• [What is required]
Work through the data and report how many lines include the string "with", giving the number alone.

━━━━━━━━

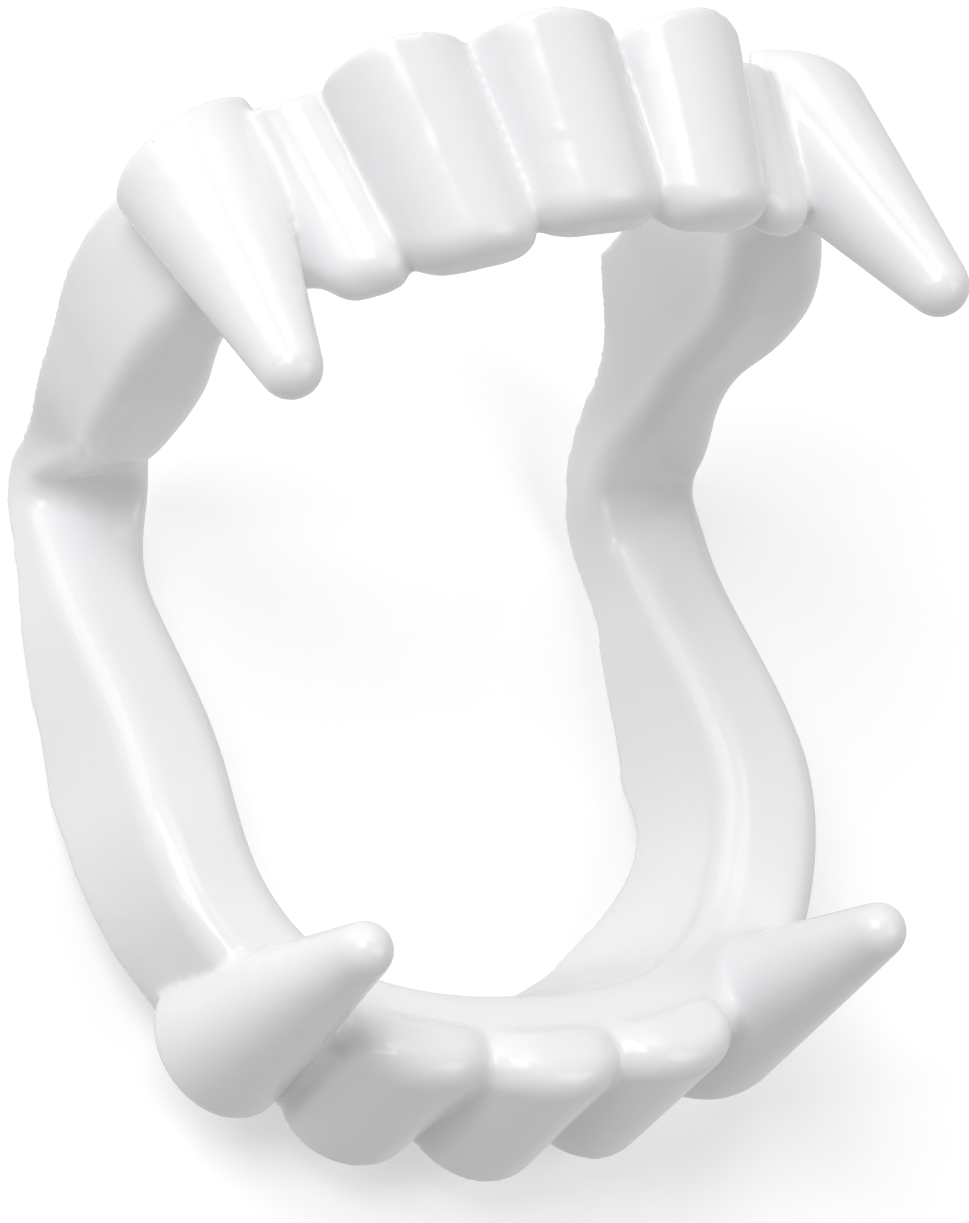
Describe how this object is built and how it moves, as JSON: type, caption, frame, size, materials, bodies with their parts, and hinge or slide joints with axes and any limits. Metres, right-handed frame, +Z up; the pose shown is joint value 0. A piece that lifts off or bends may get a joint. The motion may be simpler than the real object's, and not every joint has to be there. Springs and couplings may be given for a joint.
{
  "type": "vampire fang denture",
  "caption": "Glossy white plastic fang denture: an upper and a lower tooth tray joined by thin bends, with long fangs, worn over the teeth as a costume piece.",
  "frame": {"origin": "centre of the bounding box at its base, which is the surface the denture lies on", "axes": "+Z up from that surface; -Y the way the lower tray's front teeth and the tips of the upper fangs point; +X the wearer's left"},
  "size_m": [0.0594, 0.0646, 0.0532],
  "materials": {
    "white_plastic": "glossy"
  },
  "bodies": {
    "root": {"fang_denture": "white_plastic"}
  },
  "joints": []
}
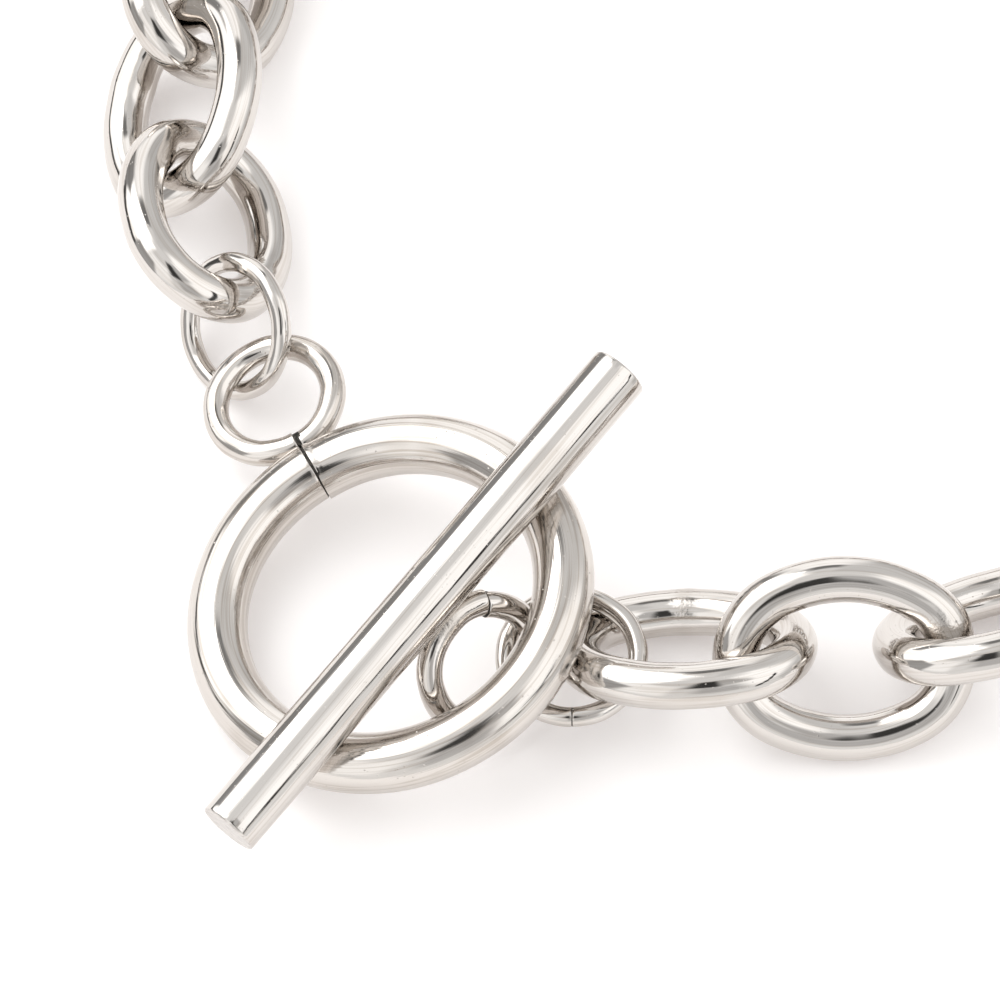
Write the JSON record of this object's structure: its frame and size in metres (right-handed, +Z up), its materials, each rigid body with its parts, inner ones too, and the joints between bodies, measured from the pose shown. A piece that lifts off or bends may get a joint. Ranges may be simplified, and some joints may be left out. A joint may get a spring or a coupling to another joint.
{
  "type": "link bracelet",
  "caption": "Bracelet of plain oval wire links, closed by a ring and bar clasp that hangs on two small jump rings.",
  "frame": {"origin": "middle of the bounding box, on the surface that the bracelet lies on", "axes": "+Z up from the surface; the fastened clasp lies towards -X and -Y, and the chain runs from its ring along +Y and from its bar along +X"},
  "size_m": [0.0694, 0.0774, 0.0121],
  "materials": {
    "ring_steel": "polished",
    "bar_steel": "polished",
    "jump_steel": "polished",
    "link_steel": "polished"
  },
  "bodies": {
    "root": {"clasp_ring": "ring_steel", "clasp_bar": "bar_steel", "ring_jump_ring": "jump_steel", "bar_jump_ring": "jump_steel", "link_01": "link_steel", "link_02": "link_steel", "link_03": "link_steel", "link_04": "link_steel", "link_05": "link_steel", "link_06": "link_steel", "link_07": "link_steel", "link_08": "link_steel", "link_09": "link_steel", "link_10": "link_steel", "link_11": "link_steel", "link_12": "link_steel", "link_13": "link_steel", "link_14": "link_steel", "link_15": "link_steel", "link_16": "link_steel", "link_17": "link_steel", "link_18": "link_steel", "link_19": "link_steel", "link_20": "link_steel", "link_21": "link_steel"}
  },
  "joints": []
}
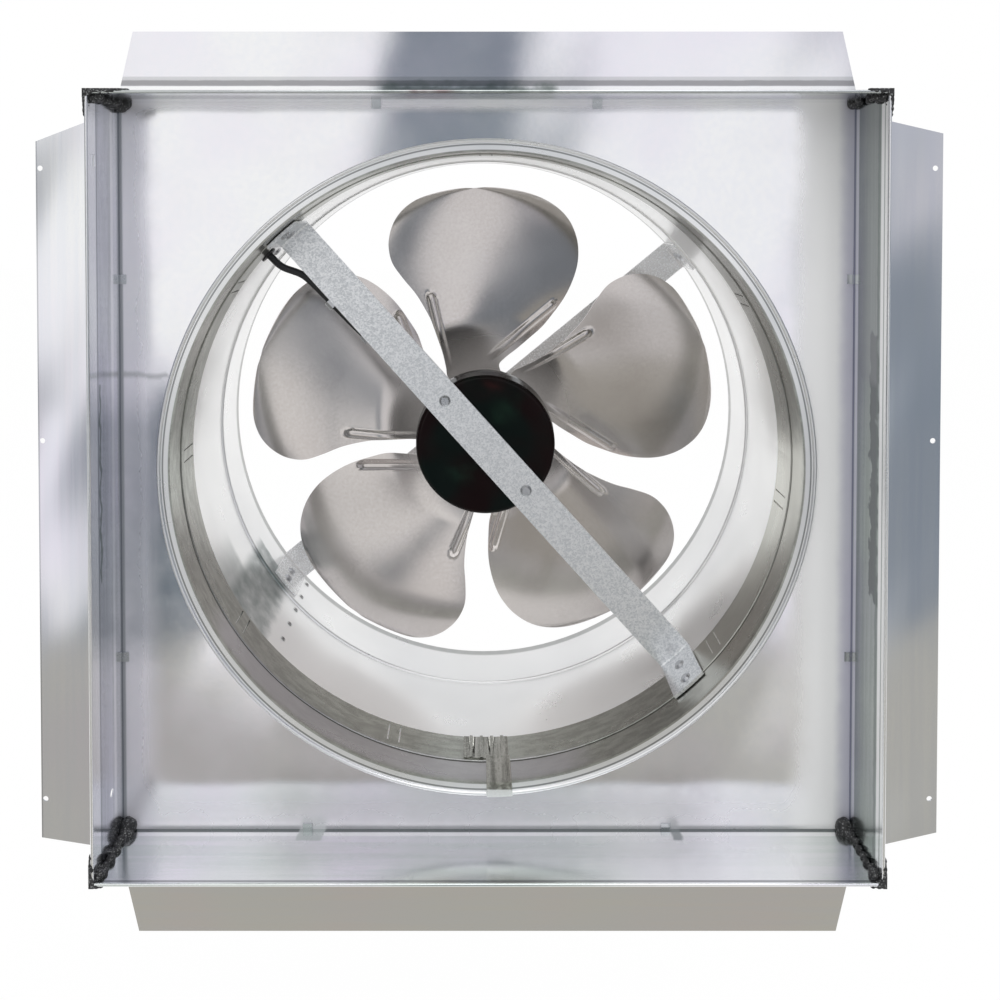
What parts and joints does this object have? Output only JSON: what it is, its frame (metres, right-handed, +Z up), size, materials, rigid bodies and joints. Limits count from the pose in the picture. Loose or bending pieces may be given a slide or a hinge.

━━━━━━━━

• [Response to this task]
3